Audi fait aussi ses vélos, mais pour le marché américain, la marque aux quatre anneaux s'est permis la fantaisie de mettre en marché des coursiers faits de bois dur monocoque par le spécialiste Renovo, de Portland, en Oregon. Renovo estime que ses cadres de bois absorbent les vibrations mieux que tout autre matériau, et ce, à un poids égal ou inférieur à la fibre de carbone. Prix de détail pour le Audi-Renovo Duo Road: 7460$ US.

Une bonne stratégie haut de gamme

Mais pourquoi les constructeurs automobiles font-ils des vélos?

D'abord, il y a l'évidence: quand on a des clients capables de payer 100 000$ pour une bagnole, pourquoi ne pas leur mettre sous le nez une bécane de 10 000$ dans la salle d'attente du concessionnaire, pendant qu'ils font changer l'huile? Ils sont bien capables de partir avec...

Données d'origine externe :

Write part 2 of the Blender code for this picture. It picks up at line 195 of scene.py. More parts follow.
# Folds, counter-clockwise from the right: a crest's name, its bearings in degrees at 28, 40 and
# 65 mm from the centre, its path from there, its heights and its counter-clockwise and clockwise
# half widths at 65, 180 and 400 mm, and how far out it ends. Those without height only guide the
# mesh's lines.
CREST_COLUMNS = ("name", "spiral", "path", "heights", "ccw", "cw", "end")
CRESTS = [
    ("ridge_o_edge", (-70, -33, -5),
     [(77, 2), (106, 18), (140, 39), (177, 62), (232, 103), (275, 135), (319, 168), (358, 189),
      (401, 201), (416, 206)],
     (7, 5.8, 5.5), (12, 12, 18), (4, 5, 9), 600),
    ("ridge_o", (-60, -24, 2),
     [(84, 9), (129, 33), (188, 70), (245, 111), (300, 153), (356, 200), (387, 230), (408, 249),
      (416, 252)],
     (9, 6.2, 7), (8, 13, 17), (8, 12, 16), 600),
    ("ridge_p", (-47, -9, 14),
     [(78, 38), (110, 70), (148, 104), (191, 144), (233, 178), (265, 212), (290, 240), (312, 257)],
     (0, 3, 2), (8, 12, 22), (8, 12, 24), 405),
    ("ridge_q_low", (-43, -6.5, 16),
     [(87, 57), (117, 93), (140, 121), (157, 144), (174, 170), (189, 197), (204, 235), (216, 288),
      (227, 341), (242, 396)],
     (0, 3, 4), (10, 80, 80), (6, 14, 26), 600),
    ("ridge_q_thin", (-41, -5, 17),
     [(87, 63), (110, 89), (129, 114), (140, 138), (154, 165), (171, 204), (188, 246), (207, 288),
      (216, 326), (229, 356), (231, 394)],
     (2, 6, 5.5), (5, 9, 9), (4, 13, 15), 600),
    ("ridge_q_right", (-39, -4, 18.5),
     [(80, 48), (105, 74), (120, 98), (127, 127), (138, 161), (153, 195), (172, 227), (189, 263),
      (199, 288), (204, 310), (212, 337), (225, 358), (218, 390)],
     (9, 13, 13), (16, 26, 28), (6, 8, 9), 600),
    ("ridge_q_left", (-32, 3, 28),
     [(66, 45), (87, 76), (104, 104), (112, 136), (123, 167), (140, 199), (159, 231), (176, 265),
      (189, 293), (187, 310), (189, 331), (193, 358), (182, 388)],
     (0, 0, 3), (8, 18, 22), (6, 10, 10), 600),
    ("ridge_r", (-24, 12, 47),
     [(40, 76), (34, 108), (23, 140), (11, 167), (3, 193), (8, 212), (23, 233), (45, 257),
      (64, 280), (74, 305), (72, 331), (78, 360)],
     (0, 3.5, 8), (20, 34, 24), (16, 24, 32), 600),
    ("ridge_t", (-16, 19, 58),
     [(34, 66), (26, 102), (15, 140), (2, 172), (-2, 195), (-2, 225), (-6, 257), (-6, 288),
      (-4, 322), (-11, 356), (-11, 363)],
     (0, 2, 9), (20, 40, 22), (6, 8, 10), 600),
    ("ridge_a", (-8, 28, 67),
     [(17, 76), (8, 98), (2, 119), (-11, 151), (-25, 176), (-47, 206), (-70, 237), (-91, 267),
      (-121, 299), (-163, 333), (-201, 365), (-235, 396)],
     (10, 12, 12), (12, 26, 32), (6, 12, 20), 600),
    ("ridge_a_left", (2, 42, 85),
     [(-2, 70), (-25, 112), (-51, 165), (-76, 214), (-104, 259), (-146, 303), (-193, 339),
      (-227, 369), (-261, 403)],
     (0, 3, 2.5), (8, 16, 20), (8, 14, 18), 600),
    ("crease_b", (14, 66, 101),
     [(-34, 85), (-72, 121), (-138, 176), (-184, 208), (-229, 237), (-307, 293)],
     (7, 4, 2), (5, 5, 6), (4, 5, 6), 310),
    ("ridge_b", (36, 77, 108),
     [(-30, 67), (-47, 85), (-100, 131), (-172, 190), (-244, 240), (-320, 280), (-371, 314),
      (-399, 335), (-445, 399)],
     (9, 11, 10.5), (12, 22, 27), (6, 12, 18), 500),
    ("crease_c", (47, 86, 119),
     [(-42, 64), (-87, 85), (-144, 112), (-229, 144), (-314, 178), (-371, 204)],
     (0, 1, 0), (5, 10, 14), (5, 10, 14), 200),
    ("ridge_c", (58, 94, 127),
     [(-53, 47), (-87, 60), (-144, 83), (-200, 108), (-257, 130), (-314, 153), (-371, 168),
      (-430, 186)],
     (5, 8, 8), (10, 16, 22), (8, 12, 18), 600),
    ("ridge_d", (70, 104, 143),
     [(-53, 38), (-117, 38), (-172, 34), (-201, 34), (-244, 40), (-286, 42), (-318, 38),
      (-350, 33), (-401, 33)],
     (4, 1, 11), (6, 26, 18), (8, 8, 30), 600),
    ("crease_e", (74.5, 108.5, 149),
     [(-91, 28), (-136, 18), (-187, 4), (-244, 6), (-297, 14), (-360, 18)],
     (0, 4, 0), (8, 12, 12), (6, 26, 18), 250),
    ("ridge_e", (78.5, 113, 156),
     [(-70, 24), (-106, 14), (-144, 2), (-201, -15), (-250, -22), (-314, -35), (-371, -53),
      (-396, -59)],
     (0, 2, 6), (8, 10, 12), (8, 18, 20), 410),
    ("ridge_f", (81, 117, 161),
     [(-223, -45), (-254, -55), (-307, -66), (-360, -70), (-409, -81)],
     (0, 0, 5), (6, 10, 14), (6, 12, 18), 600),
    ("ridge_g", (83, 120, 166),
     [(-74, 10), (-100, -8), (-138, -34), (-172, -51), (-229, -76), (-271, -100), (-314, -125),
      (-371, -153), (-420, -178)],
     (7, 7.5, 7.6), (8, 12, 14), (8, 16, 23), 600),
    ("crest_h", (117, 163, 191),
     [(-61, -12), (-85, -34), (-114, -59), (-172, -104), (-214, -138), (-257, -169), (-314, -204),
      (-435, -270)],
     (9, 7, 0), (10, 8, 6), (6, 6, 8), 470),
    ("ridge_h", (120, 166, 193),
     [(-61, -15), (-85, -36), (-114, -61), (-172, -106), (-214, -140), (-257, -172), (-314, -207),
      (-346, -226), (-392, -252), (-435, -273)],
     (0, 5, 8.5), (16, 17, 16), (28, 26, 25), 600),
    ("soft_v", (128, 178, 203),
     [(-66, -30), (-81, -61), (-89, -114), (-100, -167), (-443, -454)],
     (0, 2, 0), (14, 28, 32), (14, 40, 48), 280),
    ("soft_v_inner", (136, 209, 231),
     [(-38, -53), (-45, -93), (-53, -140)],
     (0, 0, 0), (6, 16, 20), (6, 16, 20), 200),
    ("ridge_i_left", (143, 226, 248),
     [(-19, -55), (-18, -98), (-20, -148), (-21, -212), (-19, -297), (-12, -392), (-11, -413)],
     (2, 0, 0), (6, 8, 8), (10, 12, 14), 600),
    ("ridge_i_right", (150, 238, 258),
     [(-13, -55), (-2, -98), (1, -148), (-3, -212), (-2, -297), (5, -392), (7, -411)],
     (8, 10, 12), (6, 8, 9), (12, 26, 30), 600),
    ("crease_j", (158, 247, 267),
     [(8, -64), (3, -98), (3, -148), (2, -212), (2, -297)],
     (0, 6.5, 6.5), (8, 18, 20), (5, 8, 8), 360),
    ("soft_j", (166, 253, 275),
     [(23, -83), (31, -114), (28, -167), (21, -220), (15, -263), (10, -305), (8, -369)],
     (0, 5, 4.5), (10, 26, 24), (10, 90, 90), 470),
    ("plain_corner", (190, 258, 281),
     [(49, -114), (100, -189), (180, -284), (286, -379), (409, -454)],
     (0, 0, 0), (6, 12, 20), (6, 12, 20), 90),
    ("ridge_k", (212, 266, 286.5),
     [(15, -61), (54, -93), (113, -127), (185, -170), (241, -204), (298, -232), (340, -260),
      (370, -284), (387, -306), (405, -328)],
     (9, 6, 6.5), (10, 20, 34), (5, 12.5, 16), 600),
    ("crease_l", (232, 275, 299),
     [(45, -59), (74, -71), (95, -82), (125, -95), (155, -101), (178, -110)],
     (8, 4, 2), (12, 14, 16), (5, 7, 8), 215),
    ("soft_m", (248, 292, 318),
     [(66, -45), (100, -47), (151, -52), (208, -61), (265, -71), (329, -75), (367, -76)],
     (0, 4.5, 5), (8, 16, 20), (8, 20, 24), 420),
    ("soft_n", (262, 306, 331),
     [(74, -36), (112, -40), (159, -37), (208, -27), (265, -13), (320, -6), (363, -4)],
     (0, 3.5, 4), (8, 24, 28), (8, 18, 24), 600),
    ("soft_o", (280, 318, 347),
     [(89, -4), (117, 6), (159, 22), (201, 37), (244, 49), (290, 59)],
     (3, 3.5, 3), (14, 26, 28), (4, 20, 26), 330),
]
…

«C'est une bonne stratégie pour un constructeur automobile haut de gamme», dit James Loveland, professeur de marketing aux HEC de Montréal, qui s'intéresse au marché des produits de luxe. «C'est logique pour un fabricant de voitures de luxe d'utiliser sa marque pour offrir un autre produit de luxe.»

Selon M. Loveland, il faut se mettre à la place de quelqu'un qui a une carrière exigeante, qui a développé un lien de confiance et d'identité avec une marque d'auto comme BMW, ou Mercedes-Benz. Vous êtes compétitif, mais vous avez 45 ou 50 ans et courir commence à être dur pour vos articulations, alors vous vous intéressez au vélo.

«Mais vous ne connaissez rien à ça. Et ça ne vous tente pas de faire toute la recherche nécessaire à l'achat du bon vélo, de poser toutes sortes de questions techniques à un vendeur de vélos. C'est difficile de choisir le bon vélo. Alors, les constructeurs d'autos de luxe se servent de notre respect pour leur marque comme d'un levier. Ils mettent un vélo dans la concession avec leur marque sur le cadre et vous disent: «Voici notre vélo, vous nous connaissez; vous connaissez nos valeurs; vous savez que c'est de la qualité. Vous pouvez acheter sans craindre d'avoir l'air ignorant au magasin de vélos, sans craindre de regretter un mauvais achat plus tard et sans craindre de vous faire avoir.»»

Expertises communes

M. Loveland note que faire des vélos a de gros avantages, à l'interne, pour un constructeur haut de gamme: «Premièrement, je suis convaincu qu'ils font un profit net avec ce produit dérivé. Mais pour ceux qui les font vraiment eux-mêmes, c'est parce qu'ils ont déjà de nombreuses aptitudes techniques dans des domaines-clefs de fabrication: quand vous y pensez, il y a bien plus d'expertise, de ressources, de savoir-faire et d'expérience chez Mercedes-Benz dans les matériaux composites comme la fibre de carbone, que chez n'importe quel fabricant de vélo. Le bassin de talent, chez les ingénieurs et les designers, est meilleur, les fournisseurs sont meilleurs et les budgets sont supérieurs.»

M. Loveland pense que c'est aussi une bonne façon de tester de jeunes ingénieurs ou d'offrir un défi différent à un designer chevronné.

Il croit également que vendre des vélos est une manière pour les constructeurs automobiles de réduire pas nécessairement l'âge moyen de leurs acheteurs, mais la perception que le marché a de l'âge moyen d'un conducteur d'une marque donnée.

Et à la marge, le vélo est peut-être aussi pour les constructeurs une façon d'intéresser à leur marque de jeunes consommateurs sportifs - par définition compétitifs - mais ayant justes les moyens, pour le moment, d'acheter un véhicule à deux roues dont le moteur est assis sur la selle. Avant de leur vendre, un jour, ce qu'ils veulent vraiment: la version à quatre roues avec un moteur allemand sous le capot.